# Exercise:
Extract, unchanged, every line from the top of the material below through the line with "corner_relief_drop = 0.35", and no more.

# Material:
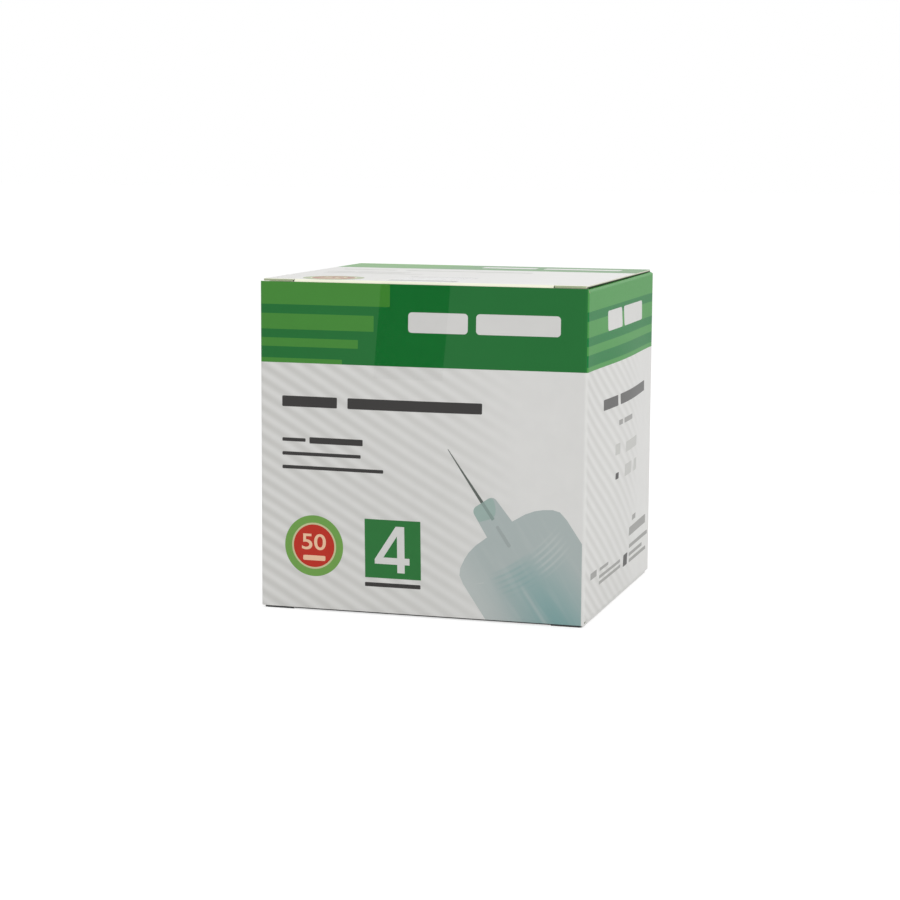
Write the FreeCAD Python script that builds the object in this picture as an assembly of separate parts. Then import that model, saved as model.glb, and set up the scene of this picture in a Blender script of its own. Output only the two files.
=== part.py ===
import FreeCAD, Part

import math
import os

from FreeCAD import Vector

# A closed folding carton of capped pen needles, sealed with one strip of clear film.
# Sizes are in millimetres. X runs to the right across the front panel, Y runs from the
# front to the back, Z runs up, and the origin is under the middle of the bottom lid.

# The carton from crease to crease
carton_width = 72.0
carton_depth = 67.0
carton_height = 71.4

# The board, and the outside rounding of its creases
board = 0.45
upright_crease_radius = 0.8
dust_flap_crease_radius = 0.6
lid_crease_radius = 0.8

# The filled carton bows its panels outwards, and leaves them flat beside their creases
front_and_back_bow = 1.2
side_bow = 1.5
flat_margin = 1.6
bow_spans = 16

# The left panel ends in a cut edge over the glue flap, this far from the back panel's face
seam_setback = 1.2

# Each lid is narrower than the carton, and tucks in behind the front panel's cut edge
lid_side_inset = 0.5
lid_corner_radius = 0.8
front_edge_drop = 0.5
tuck_slot = 0.12
tuck_slot_depth = 4.0

# The lid's front crease is slit at both ends, to catch on the dust flaps
slit_lock_length = 7.6
slit_lock_kerf = 0.25

# The dust flaps fold in under the lids, and each lid stands up from them at the front
dust_flap_reach = 20.0
top_lid_lift = 0.45
bottom_lid_lift = 0.15
corner_relief_width = 1.4
corner_relief_length = 1.2
corner_relief_drop = 0.35

# The clear film, from the front panel over the lid's front crease, and the adhesive under it
film = 0.05
adhesive = 0.02
seal_width = 15.2
seal_centre_x = -1.2
seal_front_leg = 20.0
seal_top_leg = 18.0
seal_tilt_degrees = 4.0

# How far a cutting shape reaches past the face that it cuts, and how close points count as one
overshoot = 1.0
precision = 1e-6

# Faces and edges that the sizes above give
right_x = carton_width / 2
back_y = carton_depth / 2
front_y = -back_y
sleeve_low = board
sleeve_high = carton_height - board
front_inner_y = front_y + board
tuck_y = front_inner_y + tuck_slot
lid_edge_x = right_x - lid_side_inset
slit_end_x = right_x - slit_lock_length
front_edge_z = carton_height - front_edge_drop
crease_end_x = right_x - upright_crease_radius
film_face = adhesive + film


def box_between(low, high):
    """A plain block from one corner to the opposite one."""
    size = high - low
    return Part.makeBox(size.x, size.y, size.z, low)


def quarter_arc(start, centre, end):
    """The quarter circle about centre that runs from start to end."""
    to_middle = (start + end - centre * 2).normalize()
    middle = centre + to_middle * start.distanceToPoint(centre)
    return Part.Arc(start, middle, end).toShape()


def line(start, end):
    return Part.LineSegment(start, end).toShape()


def path(points):
    """Straight edges through the points in turn."""
    return [line(a, b) for a, b in zip(points, points[1:])]


def both_sides(shape):
    """A shape made for the right side, and its mirror image on the left."""
    return [shape, shape.mirror(Vector(0, 0, 0), Vector(1, 0, 0))]


def upside_down(shape):
    """A shape made for the top end, turned over for the bottom end."""
    return shape.mirror(Vector(0, 0, carton_height / 2), Vector(0, 0, 1))


def bowed_panel(start, end, bow):
    """The flat border of one panel and the bowed field inside it, as two faces."""
    along = (end - start).normalize()
    outwards = Vector(along.y, -along.x, 0)
    field_start = start + along * flat_margin + Vector(0, 0, sleeve_low + flat_margin)
    field_width = start.distanceToPoint(end) - 2 * flat_margin
    field_height = sleeve_high - sleeve_low - 2 * flat_margin

    # Only the middle pole of a fourth degree patch is lifted, so that the field leaves the
    # flat border without a kink. The patch follows that pole by this share each way.
    degree = 4
    middle = degree // 2
    middle_share = math.comb(degree, middle) / 2**degree
    poles = []
    for i in range(degree + 1):
        row_start = field_start + along * (field_width * i / degree)
        rises = [Vector(0, 0, field_height * j / degree) for j in range(degree + 1)]
        poles.append([row_start + rise for rise in rises])
    poles[middle][middle] += outwards * (bow / middle_share**2)
    ends = [degree + 1, degree + 1]
    field = Part.BSplineSurface()
    field.buildFromPolesMultsKnots(poles, ends, ends, [0, 1], [0, 1], False, False, degree, degree)
    spans = [i / bow_spans for i in range(1, bow_spans)]
    field.insertUKnots(spans, [1] * len(spans), precision)
    field.insertVKnots(spans, [1] * len(spans), precision)
    field_face = field.toShape()

    corners = [
        Vector(start.x, start.y, sleeve_low),
        Vector(end.x, end.y, sleeve_low),
        Vector(end.x, end.y, sleeve_high),
        Vector(start.x, start.y, sleeve_high),
        Vector(start.x, start.y, sleeve_low),
    ]
    border = Part.makeFace([Part.Wire(path(corners)), field_face.OuterWire], "Part::FaceMakerBullseye")
    return [border, field_face]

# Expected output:
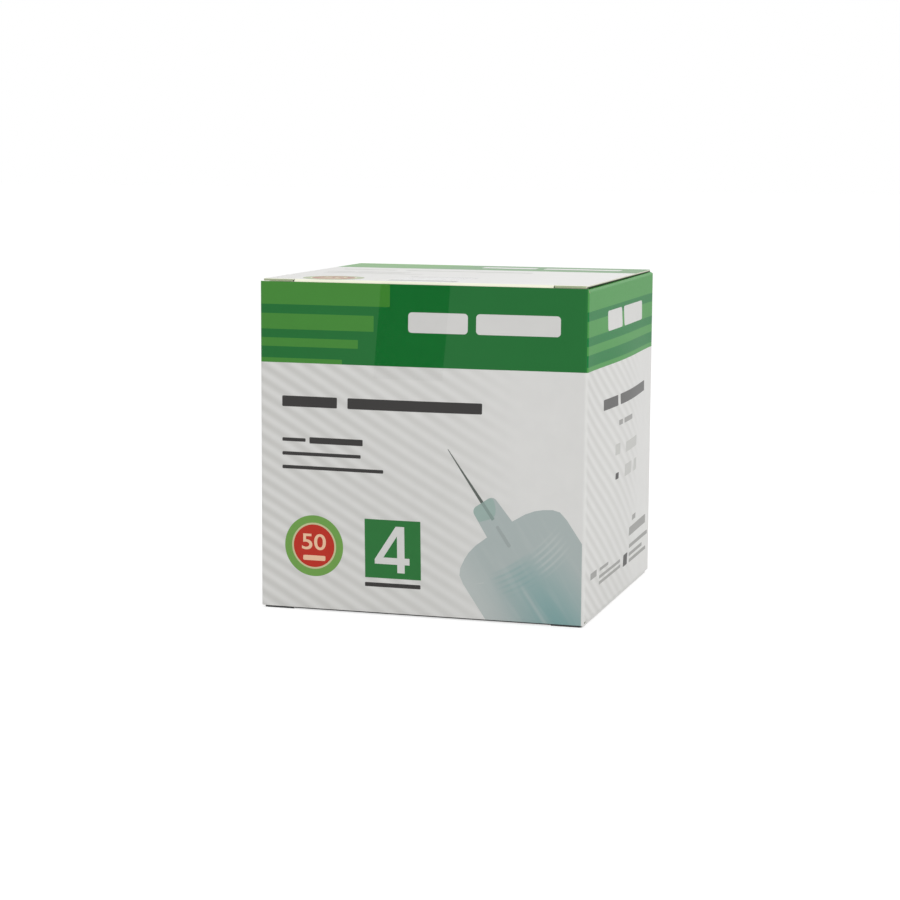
Write the FreeCAD Python script that builds the object in this picture as an assembly of separate parts. Then import that model, saved as model.glb, and set up the scene of this picture in a Blender script of its own. Output only the two files.
=== part.py ===
import FreeCAD, Part

import math
import os

from FreeCAD import Vector

# A closed folding carton of capped pen needles, sealed with one strip of clear film.
# Sizes are in millimetres. X runs to the right across the front panel, Y runs from the
# front to the back, Z runs up, and the origin is under the middle of the bottom lid.

# The carton from crease to crease
carton_width = 72.0
carton_depth = 67.0
carton_height = 71.4

# The board, and the outside rounding of its creases
board = 0.45
upright_crease_radius = 0.8
dust_flap_crease_radius = 0.6
lid_crease_radius = 0.8

# The filled carton bows its panels outwards, and leaves them flat beside their creases
front_and_back_bow = 1.2
side_bow = 1.5
flat_margin = 1.6
bow_spans = 16

# The left panel ends in a cut edge over the glue flap, this far from the back panel's face
seam_setback = 1.2

# Each lid is narrower than the carton, and tucks in behind the front panel's cut edge
lid_side_inset = 0.5
lid_corner_radius = 0.8
front_edge_drop = 0.5
tuck_slot = 0.12
tuck_slot_depth = 4.0

# The lid's front crease is slit at both ends, to catch on the dust flaps
slit_lock_length = 7.6
slit_lock_kerf = 0.25

# The dust flaps fold in under the lids, and each lid stands up from them at the front
dust_flap_reach = 20.0
top_lid_lift = 0.45
bottom_lid_lift = 0.15
corner_relief_width = 1.4
corner_relief_length = 1.2
corner_relief_drop = 0.35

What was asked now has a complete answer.